Each line containing the word "caption" must be collected.

++++ Raw records ++++

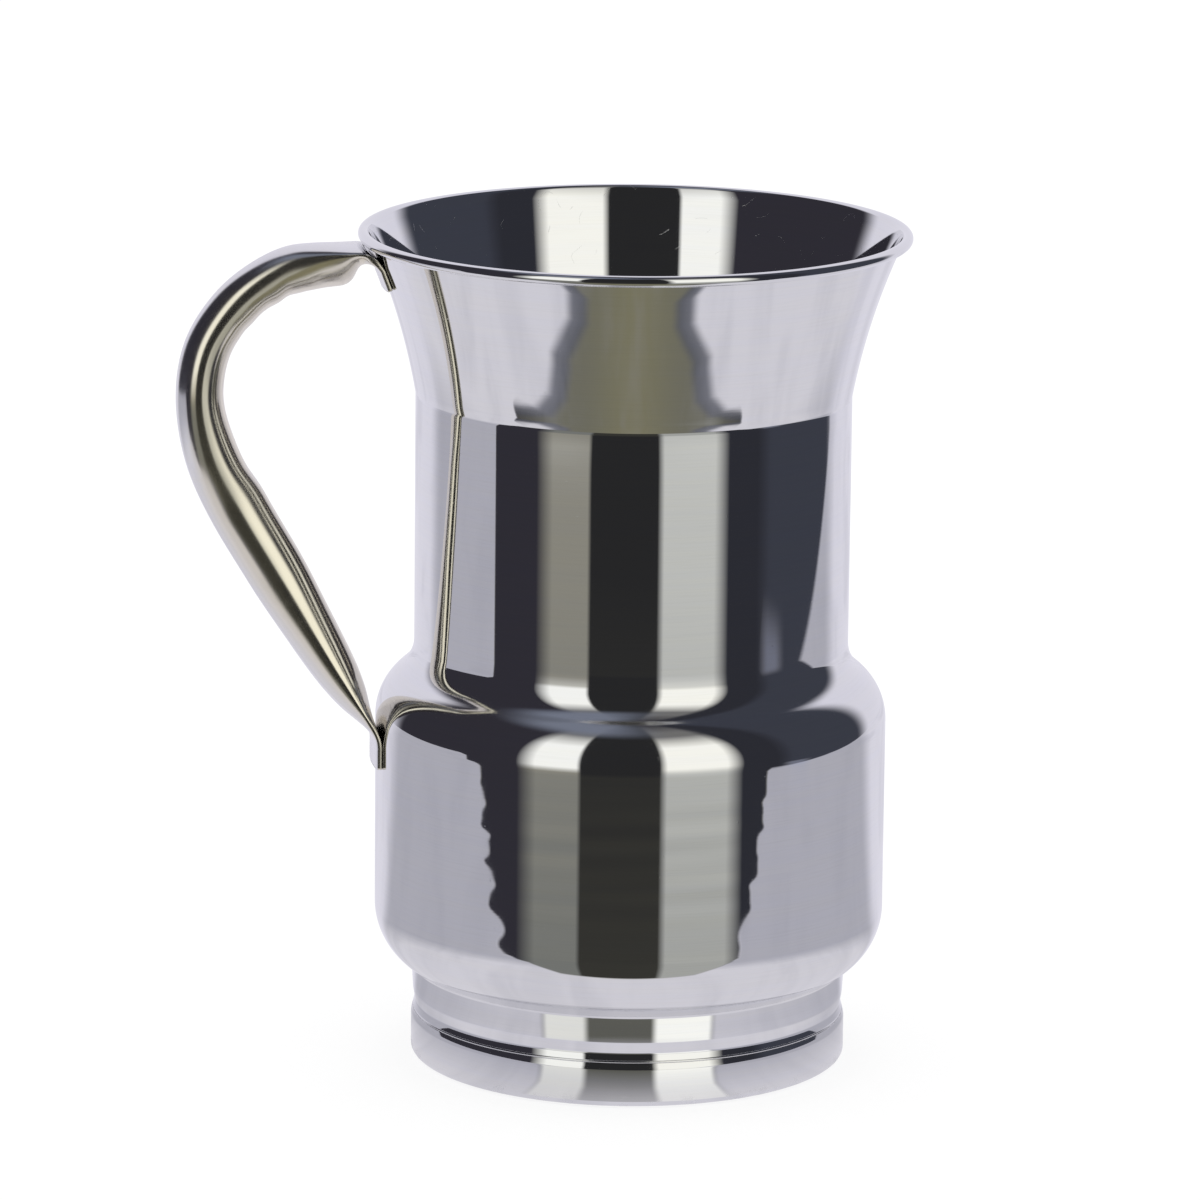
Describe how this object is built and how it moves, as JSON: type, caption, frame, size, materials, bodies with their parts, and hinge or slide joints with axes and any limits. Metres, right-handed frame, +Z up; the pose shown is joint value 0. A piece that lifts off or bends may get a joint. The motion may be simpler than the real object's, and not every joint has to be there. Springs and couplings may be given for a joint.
{
  "type": "water pitcher",
  "caption": "Footed water pitcher of polished stainless sheet with a flared mouth, rolled rim, round belly and a bent tube handle.",
  "frame": {"origin": "on the body's axis, at the plane that the foot ring's rim rests on", "axes": "+Z up along the body's axis, through the mouth; the handle is on the -X side, in the XZ plane"},
  "size_m": [0.1913, 0.1438, 0.22],
  "materials": {
    "body_steel": "mirror polished with faint brushing round the body",
    "foot_steel": "mirror polished, scuffed at the lower edge",
    "base_steel": "satin, spun",
    "handle_steel": "mirror polished along the tube",
    "weld_steel": "ground weld metal"
  },
  "bodies": {
    "root": {"body_shell": "body_steel", "base_disc": "base_steel", "base_seam_weld": "weld_steel", "foot_ring": "foot_steel", "foot_seam_weld": "weld_steel", "handle_tube": "handle_steel", "upper_tab_welds": "weld_steel", "lower_tab_welds": "weld_steel"}
  },
  "joints": []
}
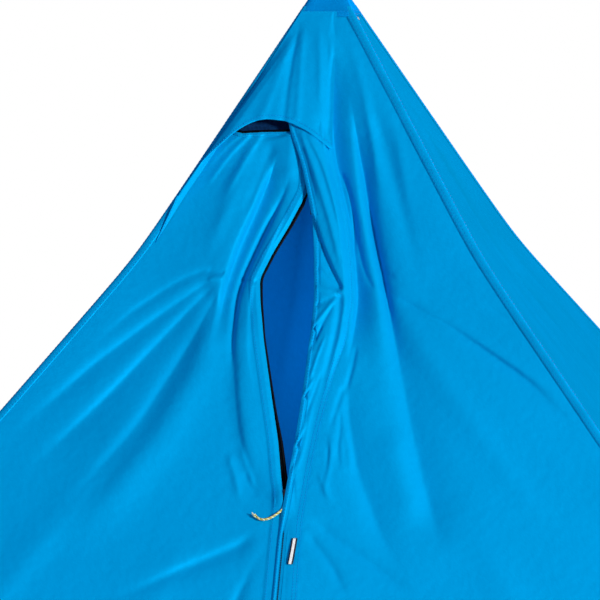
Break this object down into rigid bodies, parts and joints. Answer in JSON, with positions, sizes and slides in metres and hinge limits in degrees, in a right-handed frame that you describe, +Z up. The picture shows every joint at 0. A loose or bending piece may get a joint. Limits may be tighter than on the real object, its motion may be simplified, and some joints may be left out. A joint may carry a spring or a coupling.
{
  "type": "frame tent",
  "caption": "Single-peak square tent shell with a zipped front door, storm flap, hooded roof vent and an inner pair of sliding pole legs.",
  "frame": {"origin": "centre of the square footprint on the ground", "axes": "+Z up through the peak, the door faces -Y, +X to the right of someone facing the door"},
  "size_m": [2.319, 2.319, 1.4516],
  "materials": {
    "shell_cloth": "satin ripstop",
    "cap_cloth": "satin",
    "patch_cloth": "matte",
    "ridge_tape": "matte",
    "mesh_cloth": "open mesh",
    "black_tape": "matte",
    "zip_coil": "satin",
    "zip_metal": "satin black",
    "pull_cord": "twisted cord",
    "tab_weave": "woven, black edges",
    "webbing": "woven",
    "cup_plastic": "matte",
    "frame_plastic": "matte",
    "lever_plastic": "semi-gloss",
    "tube_metal": "anodised",
    "pin_steel": "brushed",
    "tip_rubber": "matte"
  },
  "bodies": {
    "canopy": {"back_panel": "shell_cloth", "left_panel": "shell_cloth", "right_panel": "shell_cloth", "front_left_panel": "shell_cloth", "front_right_panel": "shell_cloth", "vent_hood": "shell_cloth", "storm_flap_top": "shell_cloth", "hem_binding": "shell_cloth", "peak_cap": "cap_cloth", "peak_cup": "cup_plastic", "apex_hub": "frame_plastic", "vent_mesh": "mesh_cloth", "vent_trim": "shell_cloth", "zip_tape_left": "black_tape", "zip_tape_right": "black_tape", "zip_coil_left": "zip_coil", "zip_coil_right": "zip_coil", "zip_top_stop": "zip_metal", "zip_bottom_stop": "black_tape", "tieback_patch_left": "patch_cloth", "tieback_patch_right": "patch_cloth", "ridge_tape_fl": "ridge_tape", "corner_loop_fl": "webbing", "ridge_tape_fr": "ridge_tape", "corner_loop_fr": "webbing", "ridge_tape_bl": "ridge_tape", "corner_loop_bl": "webbing", "ridge_tape_br": "ridge_tape", "corner_loop_br": "webbing"},
    "door": {"door_panel": "shell_cloth", "door_hem": "shell_cloth", "door_tape": "black_tape", "door_coil": "zip_coil", "door_coil_upper": "zip_coil", "storm_flap": "shell_cloth", "flap_tab": "tab_weave"},
    "lower_slider": {"lower_slider": "zip_metal", "lower_outer_pull": "zip_metal", "pull_cord": "pull_cord", "cord_knot": "pull_cord"},
    "upper_slider": {"upper_slider": "zip_metal", "upper_outer_pull": "zip_metal"},
    "lower_pull": {"lower_inner_pull": "zip_metal"},
    "upper_pull": {"upper_inner_pull": "zip_metal"},
    "leg_left": {"leg_yoke_left": "frame_plastic", "hub_pin_left": "pin_steel", "upper_tube_left": "tube_metal", "clamp_body_left": "frame_plastic", "lever_pin_left": "pin_steel"},
    "lever_left": {"clamp_lever_left": "lever_plastic"},
    "foot_left": {"lower_tube_left": "tube_metal", "foot_tip_left": "tip_rubber"},
    "leg_right": {"leg_yoke_right": "frame_plastic", "hub_pin_right": "pin_steel", "upper_tube_right": "tube_metal", "clamp_body_right": "frame_plastic", "lever_pin_right": "pin_steel"},
    "lever_right": {"clamp_lever_right": "lever_plastic"},
    "foot_right": {"lower_tube_right": "tube_metal", "foot_tip_right": "tip_rubber"}
  },
  "joints": [
    {"name": "lower_slider_travel", "type": "slide", "parent": "canopy", "child": "lower_slider", "axis": [0, -0.6268, -0.7792], "range_m": [0, 1.06]},
    {"name": "upper_slider_travel", "type": "slide", "parent": "canopy", "child": "upper_slider", "axis": [0, 0.5206, 0.8538], "range_m": [0, 0.034]},
    {"name": "lower_pull_swing", "type": "hinge", "parent": "lower_slider", "child": "lower_pull", "pos_m": [0, -0.41066, 0.87555], "axis": [1, 0, 0], "range_deg": [-28, 110]},
    {"name": "upper_pull_swing", "type": "hinge", "parent": "upper_slider", "child": "upper_pull", "pos_m": [0, -0.15336, 1.21414], "axis": [1, 0, 0], "range_deg": [-22, 110]},
    {"name": "door_swing", "type": "hinge", "parent": "canopy", "child": "door", "pos_m": [0, -0.24992, 1.10202], "axis": [-0.6129, 0.4953, 0.6157], "range_deg": [0, 150]},
    {"name": "leg_fold_right", "type": "hinge", "parent": "canopy", "child": "leg_right", "pos_m": [0.015, 0, 1.385], "axis": [0, 1, 0], "range_deg": [0, 27.18]},
    {"name": "leg_length_right", "type": "slide", "parent": "leg_right", "child": "foot_right", "axis": [-0.4568, 0, 0.8896], "range_m": [0, 0.3]},
    {"name": "lever_open_right", "type": "hinge", "parent": "leg_right", "child": "lever_right", "pos_m": [0.42382, 0, 0.63042], "axis": [0, 1, 0], "range_deg": [0, 110]},
    {"name": "leg_fold_left", "type": "hinge", "parent": "canopy", "child": "leg_left", "pos_m": [-0.015, 0, 1.385], "axis": [0, -1, 0], "range_deg": [0, 27.18]},
    {"name": "leg_length_left", "type": "slide", "parent": "leg_left", "child": "foot_left", "axis": [0.4568, 0, 0.8896], "range_m": [0, 0.3]},
    {"name": "lever_open_left", "type": "hinge", "parent": "leg_left", "child": "lever_left", "pos_m": [-0.42382, 0, 0.63042], "axis": [0, -1, 0], "range_deg": [0, 110]}
  ]
}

++++

(Reply)
Describe how this object is built and how it moves, as JSON: type, caption, frame, size, materials, bodies with their parts, and hinge or slide joints with axes and any limits. Metres, right-handed frame, +Z up; the pose shown is joint value 0. A piece that lifts off or bends may get a joint. The motion may be simpler than the real object's, and not every joint has to be there. Springs and couplings may be given for a joint.
  "caption": "Footed water pitcher of polished stainless sheet with a flared mouth, rolled rim, round belly and a bent tube handle.",
  "caption": "Single-peak square tent shell with a zipped front door, storm flap, hooded roof vent and an inner pair of sliding pole legs.",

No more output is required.